In 2011, a Four Seasons Hotel will become the flagship property on Bahrain Bay, a US $2.5 billion mixed-use development on the north eastern coast of Manama. Overall, the development has performed well during the economic slowdown, despite unexpected breaks in construction during 2009.
The new Four Seasons property was redesigned accordingly during this period and was significantly scaled back from an 85-storey building to 65 storeys. It is expected that construction will resume mid-way through 2010 and that the property is still on course to complete in 2011 as planned.
According to Bahrain Bay CEO Bob Vincent, all third party developers are still on board and construction for many projects is due to restart this year.
Elsewhere, Marriott is opening its second project in Bahrain - a Renaissance Hotel on Amwaj Islands. The 30 million square feet that comprise this group of man-made islands hosts leisure resorts, commercial districts and residential neighbourhoods. In addition, Amwaj Islands is supplying waterfront properties, which are in short supply in Bahrain.

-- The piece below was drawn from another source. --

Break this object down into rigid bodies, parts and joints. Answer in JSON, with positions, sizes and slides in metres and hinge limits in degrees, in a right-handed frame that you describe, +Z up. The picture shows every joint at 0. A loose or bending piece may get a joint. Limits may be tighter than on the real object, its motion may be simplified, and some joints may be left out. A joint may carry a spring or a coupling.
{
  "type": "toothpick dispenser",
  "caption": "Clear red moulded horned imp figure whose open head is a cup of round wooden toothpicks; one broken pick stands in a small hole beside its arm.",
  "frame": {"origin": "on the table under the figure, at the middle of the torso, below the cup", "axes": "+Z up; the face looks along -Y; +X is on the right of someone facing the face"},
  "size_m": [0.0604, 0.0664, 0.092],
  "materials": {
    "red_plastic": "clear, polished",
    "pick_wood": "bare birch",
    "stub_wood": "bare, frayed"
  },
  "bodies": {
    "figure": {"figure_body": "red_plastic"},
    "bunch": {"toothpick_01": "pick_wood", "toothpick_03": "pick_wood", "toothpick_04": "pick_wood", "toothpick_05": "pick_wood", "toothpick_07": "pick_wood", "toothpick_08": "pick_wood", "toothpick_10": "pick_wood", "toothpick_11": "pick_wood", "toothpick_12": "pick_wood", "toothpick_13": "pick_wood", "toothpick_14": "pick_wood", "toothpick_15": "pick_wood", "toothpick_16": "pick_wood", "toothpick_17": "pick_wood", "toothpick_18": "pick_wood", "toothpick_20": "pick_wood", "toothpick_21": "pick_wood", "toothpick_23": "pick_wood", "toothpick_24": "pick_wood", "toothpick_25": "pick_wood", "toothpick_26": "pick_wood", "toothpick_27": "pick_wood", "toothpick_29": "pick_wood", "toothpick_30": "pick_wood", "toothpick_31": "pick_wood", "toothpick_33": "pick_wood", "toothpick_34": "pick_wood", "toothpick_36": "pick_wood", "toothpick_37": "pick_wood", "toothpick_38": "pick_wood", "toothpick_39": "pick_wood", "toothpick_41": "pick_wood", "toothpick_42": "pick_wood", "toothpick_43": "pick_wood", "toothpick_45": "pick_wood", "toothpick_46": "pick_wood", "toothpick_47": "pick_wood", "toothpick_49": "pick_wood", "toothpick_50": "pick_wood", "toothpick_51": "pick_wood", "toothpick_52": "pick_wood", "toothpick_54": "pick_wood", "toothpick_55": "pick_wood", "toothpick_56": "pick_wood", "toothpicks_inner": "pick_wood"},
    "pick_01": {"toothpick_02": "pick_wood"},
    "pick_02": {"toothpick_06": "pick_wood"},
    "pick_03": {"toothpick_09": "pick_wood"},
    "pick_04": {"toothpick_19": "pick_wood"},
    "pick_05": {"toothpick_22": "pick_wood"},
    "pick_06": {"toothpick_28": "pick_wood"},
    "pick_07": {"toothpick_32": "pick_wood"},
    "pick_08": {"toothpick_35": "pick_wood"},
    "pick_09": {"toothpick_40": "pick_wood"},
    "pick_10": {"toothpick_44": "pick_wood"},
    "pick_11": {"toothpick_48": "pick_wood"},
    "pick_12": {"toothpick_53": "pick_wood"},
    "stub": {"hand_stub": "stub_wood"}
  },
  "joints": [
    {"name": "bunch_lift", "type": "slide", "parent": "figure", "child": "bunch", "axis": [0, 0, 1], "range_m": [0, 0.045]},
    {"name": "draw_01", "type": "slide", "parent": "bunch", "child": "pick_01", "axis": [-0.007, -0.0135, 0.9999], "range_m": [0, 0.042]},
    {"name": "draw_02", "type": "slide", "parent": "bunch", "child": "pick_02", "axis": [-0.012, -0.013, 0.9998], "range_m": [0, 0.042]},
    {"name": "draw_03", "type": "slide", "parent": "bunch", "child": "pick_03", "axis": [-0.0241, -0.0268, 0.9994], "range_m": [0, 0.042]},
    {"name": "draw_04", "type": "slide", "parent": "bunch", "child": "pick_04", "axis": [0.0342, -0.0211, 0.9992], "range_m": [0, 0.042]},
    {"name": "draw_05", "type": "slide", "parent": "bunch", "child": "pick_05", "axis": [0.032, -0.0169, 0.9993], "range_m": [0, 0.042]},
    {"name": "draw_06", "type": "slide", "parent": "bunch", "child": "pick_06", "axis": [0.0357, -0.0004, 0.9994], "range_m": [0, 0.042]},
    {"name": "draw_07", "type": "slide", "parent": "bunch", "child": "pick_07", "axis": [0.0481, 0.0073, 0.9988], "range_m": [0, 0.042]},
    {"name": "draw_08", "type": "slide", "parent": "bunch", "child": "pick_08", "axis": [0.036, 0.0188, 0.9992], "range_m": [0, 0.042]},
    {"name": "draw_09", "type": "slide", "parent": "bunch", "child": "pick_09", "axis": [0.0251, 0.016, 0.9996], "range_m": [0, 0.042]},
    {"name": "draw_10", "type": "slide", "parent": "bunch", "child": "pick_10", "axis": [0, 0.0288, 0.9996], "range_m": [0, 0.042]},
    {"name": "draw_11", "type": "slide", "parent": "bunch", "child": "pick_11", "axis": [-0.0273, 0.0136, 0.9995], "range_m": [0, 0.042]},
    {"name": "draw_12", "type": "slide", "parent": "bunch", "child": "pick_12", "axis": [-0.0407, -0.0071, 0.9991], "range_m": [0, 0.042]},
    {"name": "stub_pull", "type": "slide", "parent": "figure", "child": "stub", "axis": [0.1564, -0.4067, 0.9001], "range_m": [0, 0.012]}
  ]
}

Economic woes aside, Marriott has found that the development process for new properties in Bahrain is well supported. "Construction of our Renaissance Amwaj Island Hotel is proceeding well," comments Strachan. "In fact, when we recently opened our Marriott Executive Apartments in Manama, we found that Bahrain has a very progressive system. Everyone has been extremely helpful in the build up to the opening of our properties and our development team will continue to search for additional opportunities moving forwards."
Rotana, in preparing for its first Bahrain opening in 2011, has also discovered the ease of doing business in the country.

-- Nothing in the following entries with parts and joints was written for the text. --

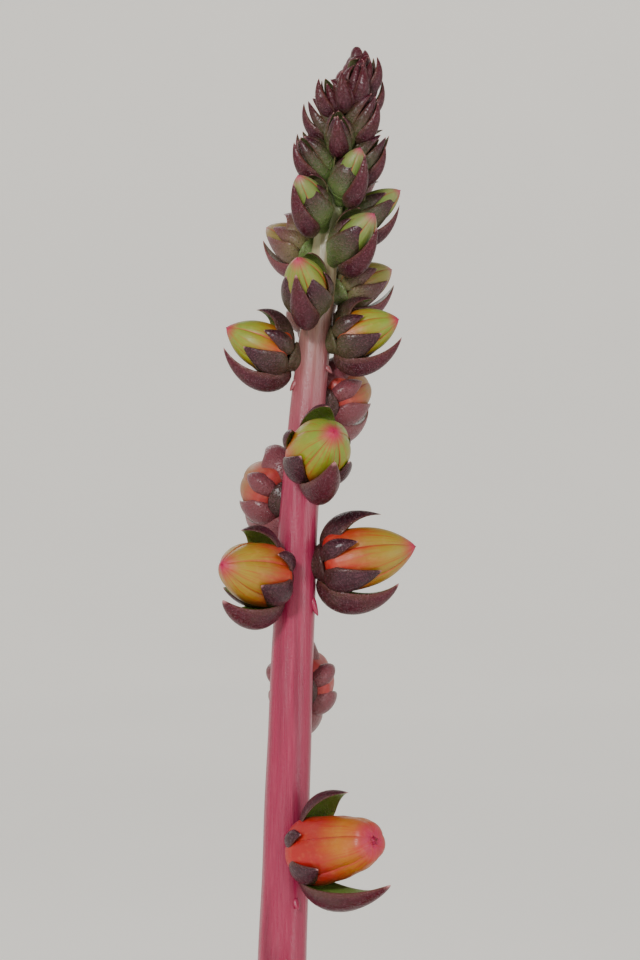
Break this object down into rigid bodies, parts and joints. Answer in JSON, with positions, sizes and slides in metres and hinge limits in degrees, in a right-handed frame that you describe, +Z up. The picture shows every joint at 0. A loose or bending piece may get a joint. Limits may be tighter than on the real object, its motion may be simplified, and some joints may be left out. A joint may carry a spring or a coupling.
{
  "type": "potted echeveria pinetorum in flower",
  "caption": "Small rosette succulent in a plain round clay pot, with one tall leafy flower stem carrying five-petalled blooms below a head of unopened buds.",
  "frame": {"origin": "centre of the pot's underside", "axes": "+Z up along the pot's axis and the flower stem, +X to the right and -Y to the front as the flower spike is seen"},
  "size_m": [0.11, 0.11, 0.3111],
  "materials": {
    "clay": "matte, unglazed",
    "soil": "matte, gritty",
    "leaf": "satin with a waxy bloom",
    "stem": "satin",
    "sepal": "satin, finely speckled",
    "petal": "satin",
    "young_petal": "satin",
    "bud": "satin, finely speckled"
  },
  "bodies": {
    "root": {"pot": "clay", "soil": "soil", "rosette": "leaf", "flower_stem": "stem", "bloom_01_calyx": "sepal", "bloom_01_petals": "petal", "bloom_02_calyx": "sepal", "bloom_02_petals": "petal", "bloom_03_calyx": "sepal", "bloom_03_petals": "petal", "bloom_04_calyx": "sepal", "bloom_04_petals": "petal", "bloom_05_calyx": "sepal", "bloom_05_petals": "petal", "bloom_06_calyx": "sepal", "bloom_06_petals": "petal", "bloom_07_calyx": "sepal", "bloom_07_petals": "petal", "bloom_08_calyx": "sepal", "bloom_08_petals": "petal", "bloom_09_calyx": "sepal", "bloom_09_petals": "petal", "bloom_10_calyx": "sepal", "bloom_10_petals": "petal", "bloom_11_calyx": "sepal", "bloom_11_petals": "petal", "bloom_12_calyx": "sepal", "bloom_12_petals": "petal", "bloom_13_calyx": "sepal", "bloom_13_petals": "petal", "bloom_14_calyx": "sepal", "bloom_14_petals": "petal", "bloom_15_calyx": "sepal", "bloom_15_petals": "petal", "bud_01_calyx": "sepal", "bud_01_petals": "young_petal", "bud_02_calyx": "sepal", "bud_02_petals": "young_petal", "bud_03_calyx": "sepal", "bud_03_petals": "young_petal", "bud_04_calyx": "sepal", "bud_04_petals": "young_petal", "bud_05_calyx": "sepal", "bud_05_petals": "young_petal", "bud_head": "bud"}
  },
  "joints": []
}
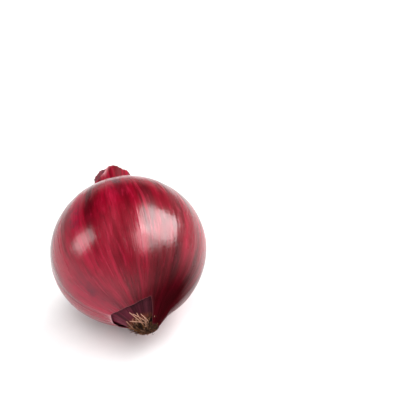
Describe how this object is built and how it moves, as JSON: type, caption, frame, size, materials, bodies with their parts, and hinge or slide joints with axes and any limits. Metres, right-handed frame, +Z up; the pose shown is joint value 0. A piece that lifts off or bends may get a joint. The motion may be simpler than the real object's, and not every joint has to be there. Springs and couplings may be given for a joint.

"We're making our first entry into Bahrain with a five-star property opposite the financial harbour and so far there have been no specific challenges," explains Rotana area vice president for Qatar, Bahrain and Kuwait Joseph Coubat.
"We have been involved in this project since its very inception and have built a strong relationship with the property developers. This has ensured the quality of the final physical product."
In true Bahraini style, growth and maturity in the travel and tourism sector will be supported and enabled by strategic infrastructure investments. The ambitious Friendship Bridge is due for completion in 2013 and will provide a direct link between Bahrain and Qatar.
Spanning more than 40 kilometres, the project will become the world's longest marine bridge and will make Bahrain more accessible to inter-regional visitors.
The Friendship Bridge builds upon the success of the 25 kilometre King Fahd Causeway which connects Bahrain with Saudi Arabia. Since its opening in the 1980s, Bahrain has experienced growth in weekend and short-stay tourists from its neighbouring country.
It is hoped that the Friendship Bridge will foster similar growth from 2013 onwards. In a further effort to increase inbound tourist flows, Bahrain International Airport is also undergoing expansion.
By increasing capacity to 15 million passengers per annum, Bahrain hopes to improve connections to its key feeder markets.
By investing strategically in infrastructure, fostering a robust and transparent business community and opening its economy to foreign investment, Bahrain may have secured the long-term success of its hospitality industry. "Bahrain has always focused its efforts on the building of foundations ahead of building landmarks," said Coubat.
"So I think the reasons to invest and do business there are clear. It provides a free, open and transparent environment for business and has a globally competitive, value-creation story which focuses on sustainability, skills and good governance," he adds.
However, against this backdrop of change, Bahrain still has something to prove to its critics. Can this small, historic country hold its traditions and culture during this unprecedented period of growth? Or will it dilute its greatest asset?
"As Bahrain becomes an increasingly competitive market, hotel developers should be careful," concludes Landais.
"Although the country presents great opportunities, we have to bear in mind that it only has a population of one million people and that the market is limited."